_What this task involves_.
Beginning with the first line of the data below, extract each line up to and including the one containing "unrolled, and its". Copy them exactly and add nothing.

_Data block_.
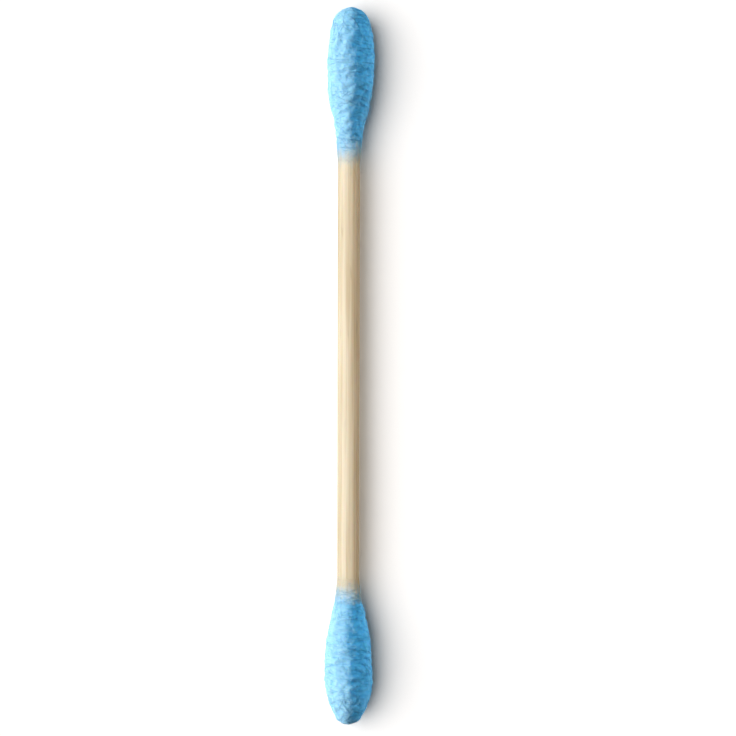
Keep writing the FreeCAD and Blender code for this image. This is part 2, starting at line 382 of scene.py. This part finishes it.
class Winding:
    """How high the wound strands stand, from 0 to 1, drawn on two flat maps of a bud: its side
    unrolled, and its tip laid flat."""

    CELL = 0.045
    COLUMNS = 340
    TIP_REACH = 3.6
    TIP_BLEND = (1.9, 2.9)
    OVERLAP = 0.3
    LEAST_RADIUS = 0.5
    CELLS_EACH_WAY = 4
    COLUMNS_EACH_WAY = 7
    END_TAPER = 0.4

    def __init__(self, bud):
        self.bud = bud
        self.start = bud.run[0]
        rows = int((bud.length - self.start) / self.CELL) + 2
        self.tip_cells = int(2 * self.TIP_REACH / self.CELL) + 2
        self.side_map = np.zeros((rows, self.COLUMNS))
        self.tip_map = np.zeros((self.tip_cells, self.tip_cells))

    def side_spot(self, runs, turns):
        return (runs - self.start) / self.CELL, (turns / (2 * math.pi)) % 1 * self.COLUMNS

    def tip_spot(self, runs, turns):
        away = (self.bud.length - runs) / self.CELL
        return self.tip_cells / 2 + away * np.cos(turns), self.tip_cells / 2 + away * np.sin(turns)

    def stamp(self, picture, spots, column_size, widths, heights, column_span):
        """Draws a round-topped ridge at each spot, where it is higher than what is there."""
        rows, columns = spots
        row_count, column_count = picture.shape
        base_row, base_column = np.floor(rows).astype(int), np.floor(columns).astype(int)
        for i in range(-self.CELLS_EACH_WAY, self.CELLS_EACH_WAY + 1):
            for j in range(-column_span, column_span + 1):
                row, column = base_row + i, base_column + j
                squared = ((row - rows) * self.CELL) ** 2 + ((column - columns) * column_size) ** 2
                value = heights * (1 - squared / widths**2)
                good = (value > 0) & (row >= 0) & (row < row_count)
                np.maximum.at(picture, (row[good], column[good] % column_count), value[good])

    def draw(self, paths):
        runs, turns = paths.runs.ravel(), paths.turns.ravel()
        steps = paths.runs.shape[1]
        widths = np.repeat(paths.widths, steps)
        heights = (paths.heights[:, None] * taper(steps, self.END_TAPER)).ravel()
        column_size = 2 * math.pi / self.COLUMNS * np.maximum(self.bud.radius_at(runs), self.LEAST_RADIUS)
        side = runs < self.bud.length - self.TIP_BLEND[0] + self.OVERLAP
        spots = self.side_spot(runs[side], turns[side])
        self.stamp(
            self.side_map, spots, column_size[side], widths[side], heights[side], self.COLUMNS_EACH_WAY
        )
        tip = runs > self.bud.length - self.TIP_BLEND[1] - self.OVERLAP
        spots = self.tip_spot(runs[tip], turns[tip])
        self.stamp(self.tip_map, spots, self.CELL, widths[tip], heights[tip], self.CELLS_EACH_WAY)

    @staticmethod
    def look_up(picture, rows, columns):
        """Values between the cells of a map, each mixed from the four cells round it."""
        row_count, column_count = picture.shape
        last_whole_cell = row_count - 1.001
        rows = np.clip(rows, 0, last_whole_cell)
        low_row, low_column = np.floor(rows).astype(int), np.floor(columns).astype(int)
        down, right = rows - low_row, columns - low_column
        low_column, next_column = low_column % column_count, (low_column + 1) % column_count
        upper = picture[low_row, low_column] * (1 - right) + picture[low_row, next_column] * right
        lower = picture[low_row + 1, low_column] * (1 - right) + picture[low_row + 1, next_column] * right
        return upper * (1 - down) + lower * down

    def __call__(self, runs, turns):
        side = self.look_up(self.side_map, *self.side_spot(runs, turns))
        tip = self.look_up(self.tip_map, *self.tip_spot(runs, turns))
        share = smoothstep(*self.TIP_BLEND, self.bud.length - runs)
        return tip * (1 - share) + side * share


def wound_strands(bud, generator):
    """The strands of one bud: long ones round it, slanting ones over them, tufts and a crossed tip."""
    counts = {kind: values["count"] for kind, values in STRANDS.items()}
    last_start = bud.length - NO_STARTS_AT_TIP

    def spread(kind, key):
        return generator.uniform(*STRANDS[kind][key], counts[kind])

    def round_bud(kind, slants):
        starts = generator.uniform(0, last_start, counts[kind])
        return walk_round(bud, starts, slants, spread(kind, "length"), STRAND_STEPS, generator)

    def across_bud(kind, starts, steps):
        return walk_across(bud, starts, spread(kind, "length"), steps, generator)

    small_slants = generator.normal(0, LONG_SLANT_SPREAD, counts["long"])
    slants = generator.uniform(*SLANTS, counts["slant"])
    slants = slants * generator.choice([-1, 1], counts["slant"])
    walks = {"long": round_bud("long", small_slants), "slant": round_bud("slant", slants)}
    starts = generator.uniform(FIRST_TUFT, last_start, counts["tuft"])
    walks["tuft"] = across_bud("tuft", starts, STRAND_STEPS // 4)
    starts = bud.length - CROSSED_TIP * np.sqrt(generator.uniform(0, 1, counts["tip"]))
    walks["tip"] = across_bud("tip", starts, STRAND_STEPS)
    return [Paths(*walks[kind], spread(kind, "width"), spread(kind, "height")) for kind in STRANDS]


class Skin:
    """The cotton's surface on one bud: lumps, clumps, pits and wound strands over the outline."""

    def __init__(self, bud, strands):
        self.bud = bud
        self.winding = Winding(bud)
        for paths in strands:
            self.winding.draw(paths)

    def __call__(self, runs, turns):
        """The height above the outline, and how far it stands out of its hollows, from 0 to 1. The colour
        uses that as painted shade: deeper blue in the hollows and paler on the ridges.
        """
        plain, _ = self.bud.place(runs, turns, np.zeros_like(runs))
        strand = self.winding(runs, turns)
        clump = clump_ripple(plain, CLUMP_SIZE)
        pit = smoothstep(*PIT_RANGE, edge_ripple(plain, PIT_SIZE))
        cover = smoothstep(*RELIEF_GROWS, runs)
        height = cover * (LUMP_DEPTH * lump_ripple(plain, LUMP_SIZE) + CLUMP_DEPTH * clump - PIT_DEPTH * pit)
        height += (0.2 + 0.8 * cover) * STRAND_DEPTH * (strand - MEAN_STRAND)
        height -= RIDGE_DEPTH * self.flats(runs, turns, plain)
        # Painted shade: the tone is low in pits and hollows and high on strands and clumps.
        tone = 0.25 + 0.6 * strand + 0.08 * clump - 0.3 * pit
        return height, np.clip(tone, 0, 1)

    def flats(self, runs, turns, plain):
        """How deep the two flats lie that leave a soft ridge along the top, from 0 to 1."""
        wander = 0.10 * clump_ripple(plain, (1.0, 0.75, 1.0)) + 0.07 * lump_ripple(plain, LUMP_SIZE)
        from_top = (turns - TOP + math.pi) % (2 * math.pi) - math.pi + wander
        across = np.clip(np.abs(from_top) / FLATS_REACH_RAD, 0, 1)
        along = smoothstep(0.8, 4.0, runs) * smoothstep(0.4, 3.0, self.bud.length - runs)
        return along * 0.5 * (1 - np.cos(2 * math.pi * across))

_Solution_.
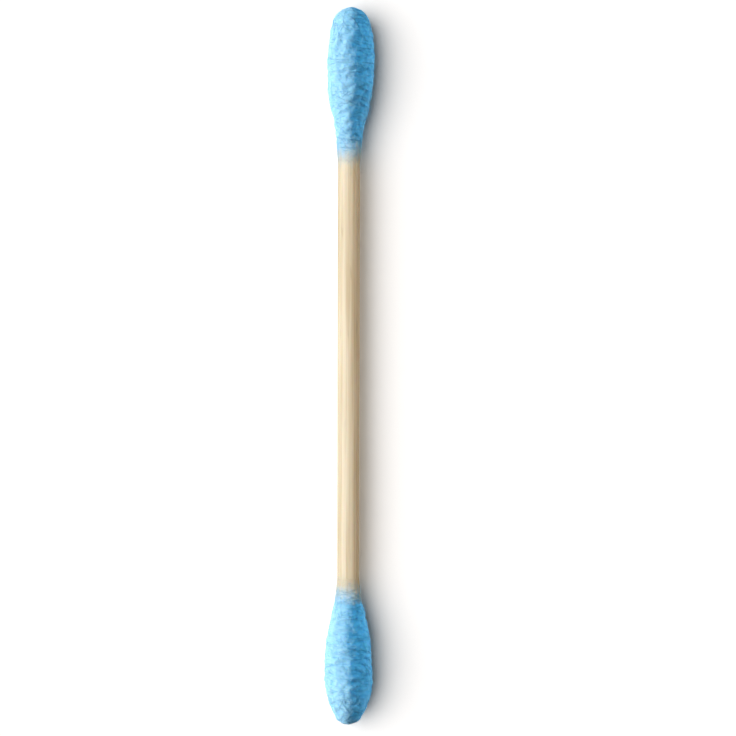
Keep writing the FreeCAD and Blender code for this image. This is part 2, starting at line 382 of scene.py. This part finishes it.
class Winding:
    """How high the wound strands stand, from 0 to 1, drawn on two flat maps of a bud: its side
    unrolled, and its tip laid flat."""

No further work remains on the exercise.